The Debt Collection Process in Poland
The debt collection process in Poland can be divided into two stages. During the extrajudicial phase, collection takes place without Court intervention. During the judicial phase, we do involve the Court in order to make your Polish debtor pay. Because we are a law firm, we can assist you during both stages. In Poland, most matters are resolved during the extrajudicial phase, without Court intervention.
1. Extrajudicial Debt Collection
- Written demand letters and phone calls: We send the debtor a written demand letter and contact them by telephone, requesting that they pay your claim within a few days, together with interest and costs;
- Set up a payment arrangement: In Poland, it is advisable to agree to a payment arrangement. A signed payment arrangement can also serve as an acknowledgment of the debt on the part of the debtor at a later stage. When entering into a payment arrangement, it is important that you engage the services of a Polish lawyer who speaks fluent Polish and is familiar with Polish negotiation tactics;
- Black list: Our lawyers are in a position to register Polish payment defaulters on a so-called black list, the “Krajowy Rejestr Długów”. Companies registered on that list often experience difficulty in finding new trade partners or maintaining existing relationships. As your customer undoubtedly wants to prevent that, this is a good means of exerting pressure;
- Announcing legal proceedings: Often, announcing legal proceedings will convince your Polish customer to pay.
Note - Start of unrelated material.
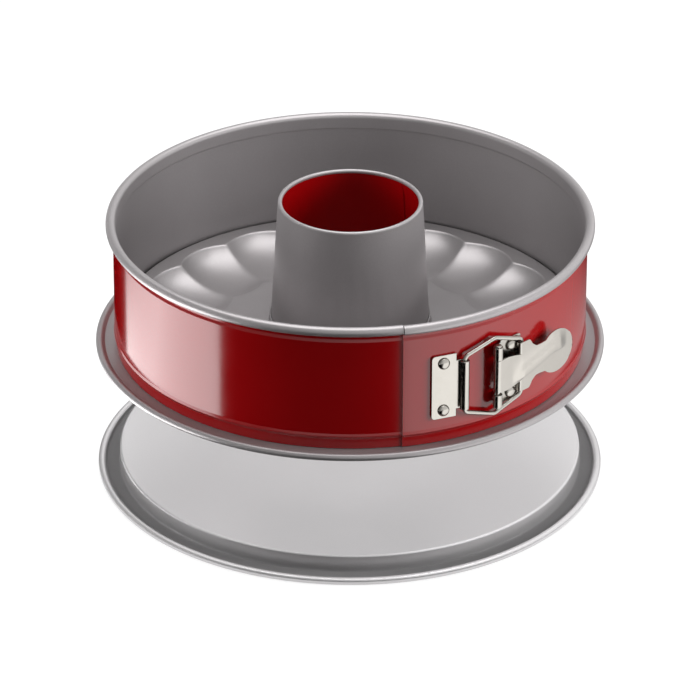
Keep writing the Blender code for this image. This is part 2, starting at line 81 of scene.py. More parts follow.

2. Judicial Debt Collection
If your debtor refuses to pay during the extrajudicial phase, after discussion with you, we can go to Court. We will always provide you with information in advance regarding the potential costs, and we only proceed with your permission. The Polish Court does not have a fixed period of time for legal proceedings, which is why legal proceedings can sometimes take a long time. During the judicial phase, we have the following options to obtain payment:
- Order for payment (“Nakaz zapłaty”): For undisputed claims, there is an option to bring legal action by asking the court for an order for payment. The debtor has only fourteen days to respond. The debtor can pay, as stated in the order for payment, or indicate that he wants to put forward a defence against the order. If the debtor submits a defence, ordinary civil proceedings will be started. Order for payment proceedings are very popular, due to their speed, simplicity and cost-effectiveness. In total, an undisputed order for payment procedure usually takes around 12 weeks;
- Ordinary civil proceedings (“Postępowanie zwykłe”): Civil proceedings can be commenced if the debtor puts forward a defence against an order for payment, or when the claim is disputed. In cases that are disputed from the start, the debtor disagrees with your claim, and submits their reasons for not paying. Usually a hearing will take place at the Court. The claim will have to be substantiated with evidence. It is possible that we will have to provide witnesses to substantiate your claim. Civil proceedings in Poland last a minimum of six months but can take longer than a year;
European order for payment proceedings:
- In the event of an undisputed claim between two parties based in EU Member States (except Denmark), it is possible to commence European Order for Payment proceedings. The lawyer handling your case can assess whether this kind of procedure is suitable in your case.
- For European Order for Payment proceedings, the creditor usually completes a standard form and submits this to the Court. The Court then issues a European Order for Payment. The debtor then has 30 days to state whether they object to the claim. If there is no response within the 30-day period, you may ask the Court to make the order for payment final (called a “declaration of enforceability”). This is a valid and enforceable judgment which is accepted in any Member State (except Denmark). The European Order for Payment is never appropriate for disputed matters (so not in cases where there is an argument about the invoice). The advantage of this procedure are speed and low costs (some Member States don’t even charge a court fee), but the disadvantage is that if it becomes disputed, the procedure comes to an end and an ordinary civil procedure will have to be started if the creditor wants to continue.